Prompt ▸ Would you copy out the whole listing exactly as given?

Dataset extract ▸

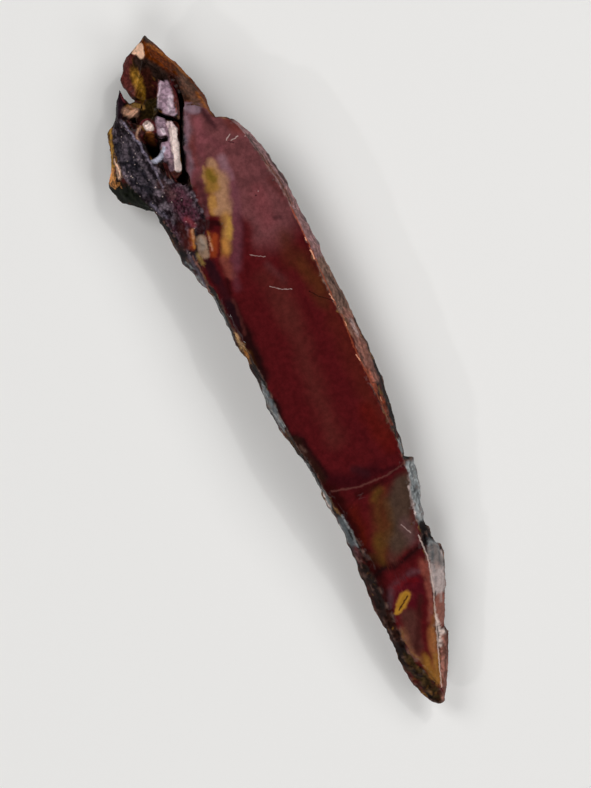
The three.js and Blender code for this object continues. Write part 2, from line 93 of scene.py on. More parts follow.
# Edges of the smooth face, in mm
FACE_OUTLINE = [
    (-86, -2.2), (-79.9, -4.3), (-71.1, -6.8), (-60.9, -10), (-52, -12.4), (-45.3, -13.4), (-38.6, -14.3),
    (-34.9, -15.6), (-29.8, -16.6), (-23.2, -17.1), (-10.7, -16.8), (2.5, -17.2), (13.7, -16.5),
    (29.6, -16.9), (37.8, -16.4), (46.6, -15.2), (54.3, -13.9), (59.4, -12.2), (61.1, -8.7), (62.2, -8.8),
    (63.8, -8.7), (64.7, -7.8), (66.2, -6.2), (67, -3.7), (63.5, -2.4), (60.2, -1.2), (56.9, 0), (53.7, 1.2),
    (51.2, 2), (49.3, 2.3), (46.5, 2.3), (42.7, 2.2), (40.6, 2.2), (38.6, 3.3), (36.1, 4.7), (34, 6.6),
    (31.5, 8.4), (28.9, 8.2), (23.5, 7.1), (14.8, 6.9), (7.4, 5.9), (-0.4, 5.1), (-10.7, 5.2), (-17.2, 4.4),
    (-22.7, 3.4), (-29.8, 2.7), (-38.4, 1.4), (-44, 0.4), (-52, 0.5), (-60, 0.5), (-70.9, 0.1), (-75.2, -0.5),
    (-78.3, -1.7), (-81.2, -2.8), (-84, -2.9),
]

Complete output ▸
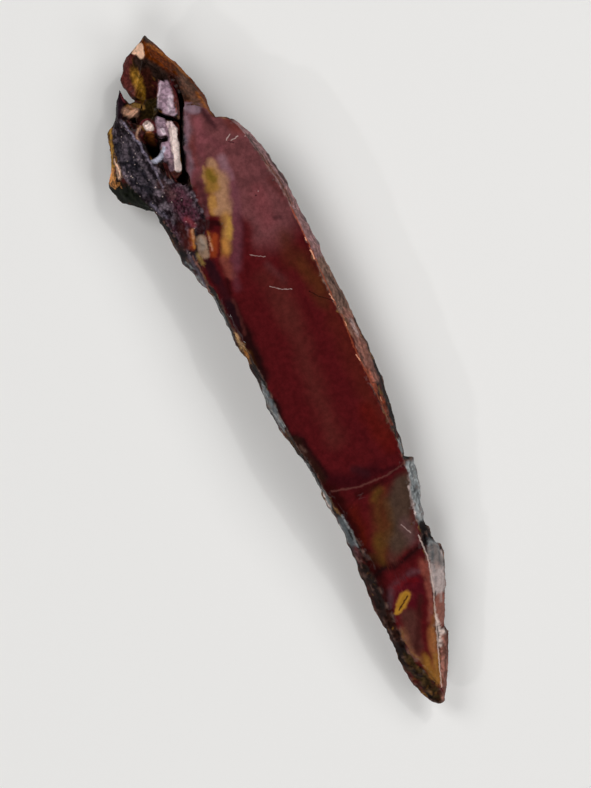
The three.js and Blender code for this object continues. Write part 2, from line 93 of scene.py on. More parts follow.
# Edges of the smooth face, in mm
FACE_OUTLINE = [
    (-86, -2.2), (-79.9, -4.3), (-71.1, -6.8), (-60.9, -10), (-52, -12.4), (-45.3, -13.4), (-38.6, -14.3),
    (-34.9, -15.6), (-29.8, -16.6), (-23.2, -17.1), (-10.7, -16.8), (2.5, -17.2), (13.7, -16.5),
    (29.6, -16.9), (37.8, -16.4), (46.6, -15.2), (54.3, -13.9), (59.4, -12.2), (61.1, -8.7), (62.2, -8.8),
    (63.8, -8.7), (64.7, -7.8), (66.2, -6.2), (67, -3.7), (63.5, -2.4), (60.2, -1.2), (56.9, 0), (53.7, 1.2),
    (51.2, 2), (49.3, 2.3), (46.5, 2.3), (42.7, 2.2), (40.6, 2.2), (38.6, 3.3), (36.1, 4.7), (34, 6.6),
    (31.5, 8.4), (28.9, 8.2), (23.5, 7.1), (14.8, 6.9), (7.4, 5.9), (-0.4, 5.1), (-10.7, 5.2), (-17.2, 4.4),
    (-22.7, 3.4), (-29.8, 2.7), (-38.4, 1.4), (-44, 0.4), (-52, 0.5), (-60, 0.5), (-70.9, 0.1), (-75.2, -0.5),
    (-78.3, -1.7), (-81.2, -2.8), (-84, -2.9),
]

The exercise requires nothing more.